Rhythmic gymnast retires for good
Published: 05 Mar. 2017, 20:06
Son called time on her performing days following her decision last month to not enter the Korean team selection trials. The 22-year-old said she now wants to live an ordinary life.
“Rhythmic gymnastics has been almost everything in my life,” Son said at a press conference at the Taeneung National Training Center in Seoul. “I left school for about a year for the Olympics, but now I want to go back to school and continue my work as a student, not as an athlete.”
Son had been mulling over retirement after the 2016 Rio de Janeiro Summer Olympics, where she ranked fourth in the individual all-around, tied for the best Olympic performance by an Asian gymnast.

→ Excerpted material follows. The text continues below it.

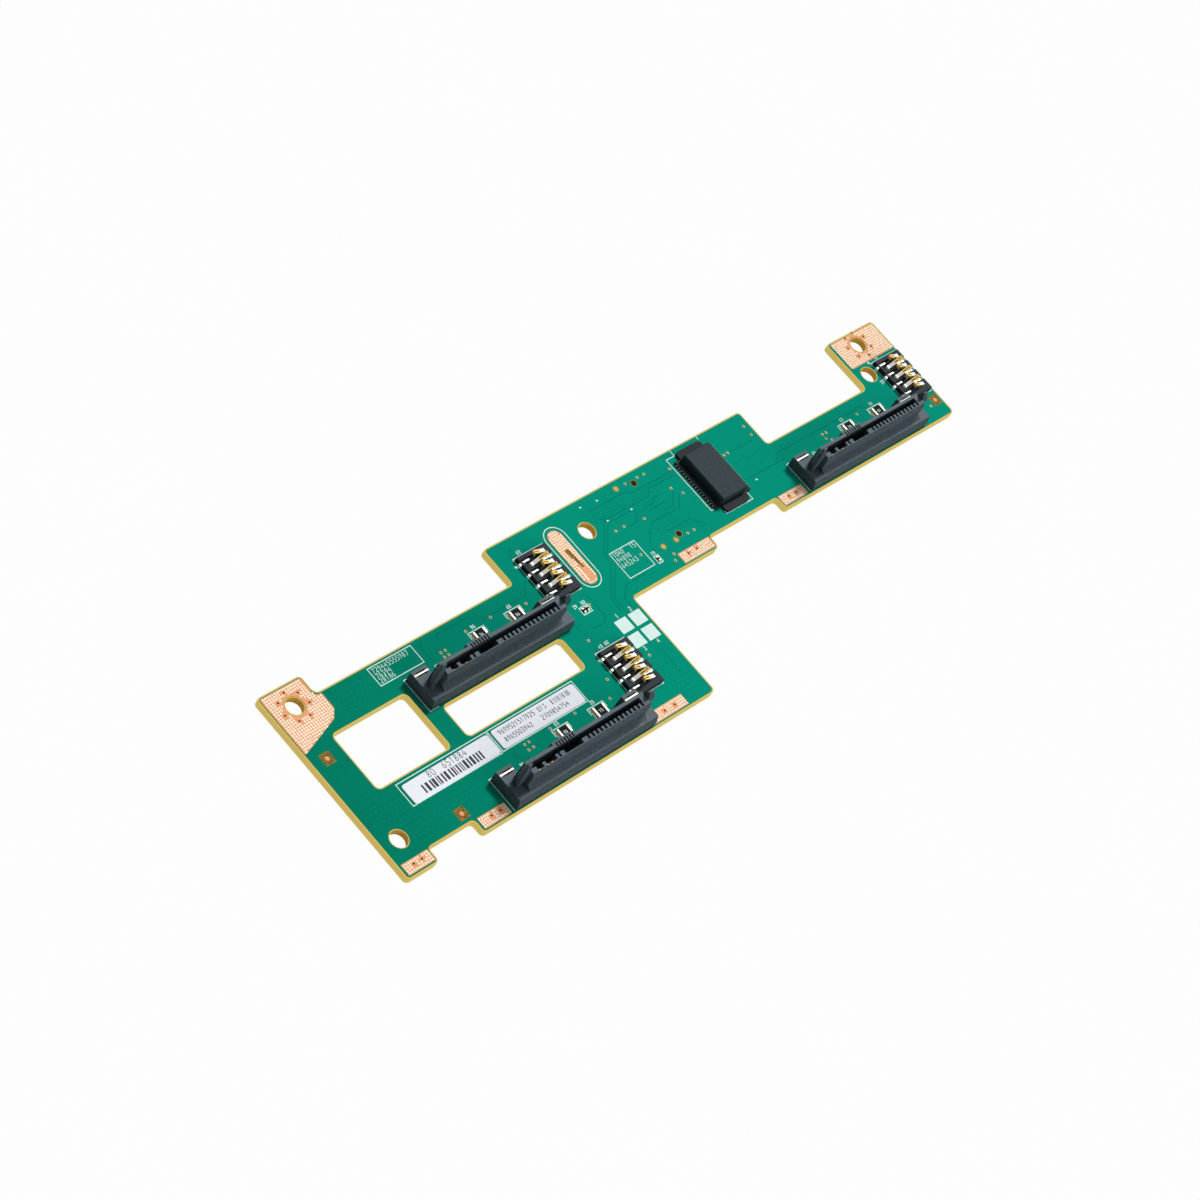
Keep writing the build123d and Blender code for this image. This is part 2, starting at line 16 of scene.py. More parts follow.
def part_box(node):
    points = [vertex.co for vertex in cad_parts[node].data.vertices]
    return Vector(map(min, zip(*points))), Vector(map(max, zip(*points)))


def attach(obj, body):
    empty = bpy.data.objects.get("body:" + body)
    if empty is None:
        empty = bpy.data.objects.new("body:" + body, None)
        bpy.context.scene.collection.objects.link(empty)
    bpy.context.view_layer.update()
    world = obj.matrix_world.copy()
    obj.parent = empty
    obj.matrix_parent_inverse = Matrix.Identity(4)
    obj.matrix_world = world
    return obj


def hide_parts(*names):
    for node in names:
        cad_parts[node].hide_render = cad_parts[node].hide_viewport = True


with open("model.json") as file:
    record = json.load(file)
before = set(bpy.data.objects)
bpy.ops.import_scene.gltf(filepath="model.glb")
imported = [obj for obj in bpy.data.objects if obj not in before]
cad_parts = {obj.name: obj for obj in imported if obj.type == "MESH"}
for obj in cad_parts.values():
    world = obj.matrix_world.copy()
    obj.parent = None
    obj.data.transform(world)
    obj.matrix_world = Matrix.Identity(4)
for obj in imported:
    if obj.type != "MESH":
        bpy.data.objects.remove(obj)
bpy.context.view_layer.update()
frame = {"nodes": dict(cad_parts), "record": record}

Son has been one of the country’s most visible athletes since making her senior debut in 2010. She won the individual all-around bronze at the Guangzhou Asian Games that year. The gymnast said her 2010 performance was the happiest moment in her career.
“The Guangzhou Asian Games were the biggest event after I made my senior debut,” she said. “As soon as I won the bronze medal, I thought ‘my senior career has just begun.’”
After taking fifth at the 2012 London Olympics, Son added a gold at the 2014 Asian Games in Incheon. Leading up to the Rio Games, she broke her personal best score in all-around multiple times but fell shy of what would have been Korea’s first Olympic medal in rhythmic gymnastics.
“I originally thought about retiring after the Incheon Asian Games, but then I decided to give everything in my second Olympics,” she said. “I really worked hard to put forth my best efforts so that I wouldn’t have any regrets.”
After the Olympics, Son was named one of the country’s top athletes of 2016 in a national survey by Gallup Korea. Since the annual survey was first conducted in 2005, Son topped the list three times, having also done so in 2012 and 2014.
Son said she is a happy woman after receiving so much support from her fans. The gymnast said she would also like to thank the people who have constantly criticized her online for making her stronger.
“Whenever I saw negative comments online, I just thought I need to work harder and show better results,” she said. “They just made me work harder.”
Son said she also feels thankful for the sport itself. “I’ve learned many things and grown up through rhythmic gymnastics,” she said. “I’ve learned that when you can overcome tough and tedious work and do your best, results will follow in any kind of way.”
Son said she now wants to focus on her studies at Yonsei University in Seoul.